Die Angst, nicht gut genug zu sein, kann einen bis ins Erwachsenenalter begleiten. Ein Soldat hatte sich bei mir zu einem Gespräch angemeldet. Er hat mir erzählt, dass er sich ganz kraftlos fühlt, müde und ohne Antrieb. Das habe wohl damit zu tun, dass er einen guten Job machen möchte und viel von sich fordert. Er erzählt, dass das schon immer so war, auch als Kind. Er hat immer viel gelernt und eigentlich auch immer Einsen mit nach Hause gebracht.

„Eigentlich?“ hake ich nach. „Ja, einmal hatte ich nur eine Zwei.
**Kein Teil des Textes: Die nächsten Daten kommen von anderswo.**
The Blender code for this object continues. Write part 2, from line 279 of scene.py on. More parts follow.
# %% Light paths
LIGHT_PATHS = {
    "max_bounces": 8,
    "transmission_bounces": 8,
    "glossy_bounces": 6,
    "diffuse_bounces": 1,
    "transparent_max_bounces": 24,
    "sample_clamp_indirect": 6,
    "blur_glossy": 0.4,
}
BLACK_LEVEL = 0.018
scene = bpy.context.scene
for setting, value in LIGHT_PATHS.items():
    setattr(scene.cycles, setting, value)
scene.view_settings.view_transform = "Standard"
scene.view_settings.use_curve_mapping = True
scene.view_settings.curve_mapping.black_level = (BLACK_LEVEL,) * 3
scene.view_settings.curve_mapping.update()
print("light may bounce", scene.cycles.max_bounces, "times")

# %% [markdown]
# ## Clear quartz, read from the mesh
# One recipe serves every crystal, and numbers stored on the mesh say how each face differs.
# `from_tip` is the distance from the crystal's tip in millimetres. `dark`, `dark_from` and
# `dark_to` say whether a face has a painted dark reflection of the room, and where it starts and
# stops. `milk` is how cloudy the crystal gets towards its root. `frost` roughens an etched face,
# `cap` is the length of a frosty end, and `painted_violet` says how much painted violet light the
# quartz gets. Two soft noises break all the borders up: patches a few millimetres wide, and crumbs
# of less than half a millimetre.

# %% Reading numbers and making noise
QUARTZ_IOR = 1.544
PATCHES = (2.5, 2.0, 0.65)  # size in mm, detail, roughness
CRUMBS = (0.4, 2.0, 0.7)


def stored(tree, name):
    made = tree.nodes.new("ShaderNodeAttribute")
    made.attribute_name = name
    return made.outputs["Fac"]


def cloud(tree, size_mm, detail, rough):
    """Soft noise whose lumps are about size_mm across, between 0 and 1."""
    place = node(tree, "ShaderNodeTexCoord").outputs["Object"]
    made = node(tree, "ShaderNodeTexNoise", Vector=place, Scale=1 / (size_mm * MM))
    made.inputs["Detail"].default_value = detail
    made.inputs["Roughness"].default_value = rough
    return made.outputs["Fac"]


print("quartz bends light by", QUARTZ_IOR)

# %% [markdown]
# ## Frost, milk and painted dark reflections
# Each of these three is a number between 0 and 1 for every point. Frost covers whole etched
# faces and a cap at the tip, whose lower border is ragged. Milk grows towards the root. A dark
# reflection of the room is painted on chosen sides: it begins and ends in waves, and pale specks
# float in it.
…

Ich habe den ganzen Schulweg nach Hause geheult …“ – „Und wie hat ihre Mutter da reagiert?“ will ich wissen. – „Sie hat gesagt: Naja, beim nächsten Mal schreibst du wieder eine Eins.“

Dieses System hat den Jungen weit gebracht: Er war auch später sehr erfolgreich und wegen seiner vorbildlichen Leistungen anerkannt. Jetzt aber wird deutlich, wie anstrengend das ist.

Um ihm zu zeigen, dass es auch anders geht, erzähle ich ihm ein Gleichnis, das ich von Jesus kenne. Zwei Männer gehen in den Tempel, um zu beten. Der eine steht ganz vorne. Er erzählt Gott, was er alles tut und leistet. Und er dankt Gott, dass er nicht so ein Versager ist wie der andere. Der steht hinten an der Wand und betet einfach nur: „Gott, sei mir gnädig.“ – Und Jesus hat seinen Zuhören gesagt: „Dieser zweite geht erlöst und befreit nach Hause.

Mir sagt diese Geschichte: Gott freut sich über unsere Leistungen, aber er braucht sie nicht, um uns lieb zu haben. Und wenn etwas schief geht, dann verzeiht er uns. Grade dann, wenn wir selbst uns nicht verzeihen können.

Dem mutlosen Soldaten habe ich gesagt: Eine Zwei – das war ja keine Fehlleistung. Die Aufmunterung, dass es beim nächsten Mal besser klappt, war wichtig. Wichtiger finde ich: Gott hat seine Menschen lieb. Nicht, weil sie etwas leisten, sondern weil sie seine Töchter und Söhne sind.